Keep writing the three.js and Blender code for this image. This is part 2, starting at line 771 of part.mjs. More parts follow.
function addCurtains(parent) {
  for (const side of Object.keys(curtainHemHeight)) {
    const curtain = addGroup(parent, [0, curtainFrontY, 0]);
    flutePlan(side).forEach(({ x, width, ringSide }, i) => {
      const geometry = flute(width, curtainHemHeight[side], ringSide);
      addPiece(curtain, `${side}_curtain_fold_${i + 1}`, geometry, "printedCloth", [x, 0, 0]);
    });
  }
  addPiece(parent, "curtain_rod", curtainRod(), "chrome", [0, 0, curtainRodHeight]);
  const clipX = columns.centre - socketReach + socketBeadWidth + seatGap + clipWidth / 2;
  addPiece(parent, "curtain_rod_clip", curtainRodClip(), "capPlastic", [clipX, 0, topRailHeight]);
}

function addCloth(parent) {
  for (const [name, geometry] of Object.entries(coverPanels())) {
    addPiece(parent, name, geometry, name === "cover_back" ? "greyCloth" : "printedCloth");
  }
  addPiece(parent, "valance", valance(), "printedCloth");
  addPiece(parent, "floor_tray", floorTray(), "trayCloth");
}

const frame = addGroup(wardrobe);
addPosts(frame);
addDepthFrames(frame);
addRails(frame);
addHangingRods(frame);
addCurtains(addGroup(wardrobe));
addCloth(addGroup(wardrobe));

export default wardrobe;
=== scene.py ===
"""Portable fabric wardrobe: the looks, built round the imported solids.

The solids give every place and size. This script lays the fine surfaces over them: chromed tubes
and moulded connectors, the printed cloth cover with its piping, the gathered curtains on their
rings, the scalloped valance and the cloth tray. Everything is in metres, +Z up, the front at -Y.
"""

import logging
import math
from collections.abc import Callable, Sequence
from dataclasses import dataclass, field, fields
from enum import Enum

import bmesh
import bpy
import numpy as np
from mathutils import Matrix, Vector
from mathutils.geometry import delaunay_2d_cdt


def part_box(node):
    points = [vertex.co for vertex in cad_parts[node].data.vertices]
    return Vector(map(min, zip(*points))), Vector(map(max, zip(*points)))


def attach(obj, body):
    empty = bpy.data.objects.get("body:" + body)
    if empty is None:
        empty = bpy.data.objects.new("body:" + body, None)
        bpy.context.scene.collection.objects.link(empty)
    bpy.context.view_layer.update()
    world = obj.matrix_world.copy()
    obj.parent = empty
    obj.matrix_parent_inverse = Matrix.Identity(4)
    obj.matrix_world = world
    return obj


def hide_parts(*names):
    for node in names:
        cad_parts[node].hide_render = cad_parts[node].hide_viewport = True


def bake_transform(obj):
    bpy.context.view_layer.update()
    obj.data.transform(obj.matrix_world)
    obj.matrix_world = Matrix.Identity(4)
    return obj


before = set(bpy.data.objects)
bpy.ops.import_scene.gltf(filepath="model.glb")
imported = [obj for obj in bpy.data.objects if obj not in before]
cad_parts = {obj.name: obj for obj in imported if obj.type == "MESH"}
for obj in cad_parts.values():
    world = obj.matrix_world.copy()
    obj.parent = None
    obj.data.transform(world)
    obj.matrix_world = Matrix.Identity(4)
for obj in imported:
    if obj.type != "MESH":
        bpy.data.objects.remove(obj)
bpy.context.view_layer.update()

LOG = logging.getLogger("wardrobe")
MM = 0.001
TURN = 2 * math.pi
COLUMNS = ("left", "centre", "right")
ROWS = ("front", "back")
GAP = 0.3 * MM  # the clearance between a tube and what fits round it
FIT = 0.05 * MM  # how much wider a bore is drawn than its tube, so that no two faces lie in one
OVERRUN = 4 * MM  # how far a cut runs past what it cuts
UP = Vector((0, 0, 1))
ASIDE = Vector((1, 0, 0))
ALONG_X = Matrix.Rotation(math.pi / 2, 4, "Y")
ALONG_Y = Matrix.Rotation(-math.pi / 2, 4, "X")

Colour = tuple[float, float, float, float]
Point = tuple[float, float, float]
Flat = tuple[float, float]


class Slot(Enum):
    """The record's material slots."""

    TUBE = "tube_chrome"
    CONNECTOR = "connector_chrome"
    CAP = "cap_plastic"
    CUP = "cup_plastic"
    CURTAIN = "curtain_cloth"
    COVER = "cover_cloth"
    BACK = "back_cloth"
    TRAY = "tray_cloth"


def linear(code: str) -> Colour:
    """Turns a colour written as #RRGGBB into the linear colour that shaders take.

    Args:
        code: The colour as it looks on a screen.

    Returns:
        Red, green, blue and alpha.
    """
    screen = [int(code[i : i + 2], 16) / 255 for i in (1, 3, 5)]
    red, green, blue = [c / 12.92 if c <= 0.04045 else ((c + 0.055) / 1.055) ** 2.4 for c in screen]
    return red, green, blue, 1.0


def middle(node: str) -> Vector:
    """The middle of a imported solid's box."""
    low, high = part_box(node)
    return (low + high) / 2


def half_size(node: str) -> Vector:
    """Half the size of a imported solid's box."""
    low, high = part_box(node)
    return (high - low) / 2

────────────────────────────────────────

■ **Given request**:
Write each line above out exactly.

■ **Task response**:
Keep writing the three.js and Blender code for this image. This is part 2, starting at line 771 of part.mjs. More parts follow.
function addCurtains(parent) {
  for (const side of Object.keys(curtainHemHeight)) {
    const curtain = addGroup(parent, [0, curtainFrontY, 0]);
    flutePlan(side).forEach(({ x, width, ringSide }, i) => {
      const geometry = flute(width, curtainHemHeight[side], ringSide);
      addPiece(curtain, `${side}_curtain_fold_${i + 1}`, geometry, "printedCloth", [x, 0, 0]);
    });
  }
  addPiece(parent, "curtain_rod", curtainRod(), "chrome", [0, 0, curtainRodHeight]);
  const clipX = columns.centre - socketReach + socketBeadWidth + seatGap + clipWidth / 2;
  addPiece(parent, "curtain_rod_clip", curtainRodClip(), "capPlastic", [clipX, 0, topRailHeight]);
}

function addCloth(parent) {
  for (const [name, geometry] of Object.entries(coverPanels())) {
    addPiece(parent, name, geometry, name === "cover_back" ? "greyCloth" : "printedCloth");
  }
  addPiece(parent, "valance", valance(), "printedCloth");
  addPiece(parent, "floor_tray", floorTray(), "trayCloth");
}

const frame = addGroup(wardrobe);
addPosts(frame);
addDepthFrames(frame);
addRails(frame);
addHangingRods(frame);
addCurtains(addGroup(wardrobe));
addCloth(addGroup(wardrobe));

export default wardrobe;
=== scene.py ===
"""Portable fabric wardrobe: the looks, built round the imported solids.

The solids give every place and size. This script lays the fine surfaces over them: chromed tubes
and moulded connectors, the printed cloth cover with its piping, the gathered curtains on their
rings, the scalloped valance and the cloth tray. Everything is in metres, +Z up, the front at -Y.
"""

import logging
import math
from collections.abc import Callable, Sequence
from dataclasses import dataclass, field, fields
from enum import Enum

import bmesh
import bpy
import numpy as np
from mathutils import Matrix, Vector
from mathutils.geometry import delaunay_2d_cdt


def part_box(node):
    points = [vertex.co for vertex in cad_parts[node].data.vertices]
    return Vector(map(min, zip(*points))), Vector(map(max, zip(*points)))


def attach(obj, body):
    empty = bpy.data.objects.get("body:" + body)
    if empty is None:
        empty = bpy.data.objects.new("body:" + body, None)
        bpy.context.scene.collection.objects.link(empty)
    bpy.context.view_layer.update()
    world = obj.matrix_world.copy()
    obj.parent = empty
    obj.matrix_parent_inverse = Matrix.Identity(4)
    obj.matrix_world = world
    return obj


def hide_parts(*names):
    for node in names:
        cad_parts[node].hide_render = cad_parts[node].hide_viewport = True


def bake_transform(obj):
    bpy.context.view_layer.update()
    obj.data.transform(obj.matrix_world)
    obj.matrix_world = Matrix.Identity(4)
    return obj


before = set(bpy.data.objects)
bpy.ops.import_scene.gltf(filepath="model.glb")
imported = [obj for obj in bpy.data.objects if obj not in before]
cad_parts = {obj.name: obj for obj in imported if obj.type == "MESH"}
for obj in cad_parts.values():
    world = obj.matrix_world.copy()
    obj.parent = None
    obj.data.transform(world)
    obj.matrix_world = Matrix.Identity(4)
for obj in imported:
    if obj.type != "MESH":
        bpy.data.objects.remove(obj)
bpy.context.view_layer.update()

LOG = logging.getLogger("wardrobe")
MM = 0.001
TURN = 2 * math.pi
COLUMNS = ("left", "centre", "right")
ROWS = ("front", "back")
GAP = 0.3 * MM  # the clearance between a tube and what fits round it
FIT = 0.05 * MM  # how much wider a bore is drawn than its tube, so that no two faces lie in one
OVERRUN = 4 * MM  # how far a cut runs past what it cuts
UP = Vector((0, 0, 1))
ASIDE = Vector((1, 0, 0))
ALONG_X = Matrix.Rotation(math.pi / 2, 4, "Y")
ALONG_Y = Matrix.Rotation(-math.pi / 2, 4, "X")

Colour = tuple[float, float, float, float]
Point = tuple[float, float, float]
Flat = tuple[float, float]


class Slot(Enum):
    """The record's material slots."""

    TUBE = "tube_chrome"
    CONNECTOR = "connector_chrome"
    CAP = "cap_plastic"
    CUP = "cup_plastic"
    CURTAIN = "curtain_cloth"
    COVER = "cover_cloth"
    BACK = "back_cloth"
    TRAY = "tray_cloth"


def linear(code: str) -> Colour:
    """Turns a colour written as #RRGGBB into the linear colour that shaders take.

    Args:
        code: The colour as it looks on a screen.

    Returns:
        Red, green, blue and alpha.
    """
    screen = [int(code[i : i + 2], 16) / 255 for i in (1, 3, 5)]
    red, green, blue = [c / 12.92 if c <= 0.04045 else ((c + 0.055) / 1.055) ** 2.4 for c in screen]
    return red, green, blue, 1.0


def middle(node: str) -> Vector:
    """The middle of a imported solid's box."""
    low, high = part_box(node)
    return (low + high) / 2


def half_size(node: str) -> Vector:
    """Half the size of a imported solid's box."""
    low, high = part_box(node)
    return (high - low) / 2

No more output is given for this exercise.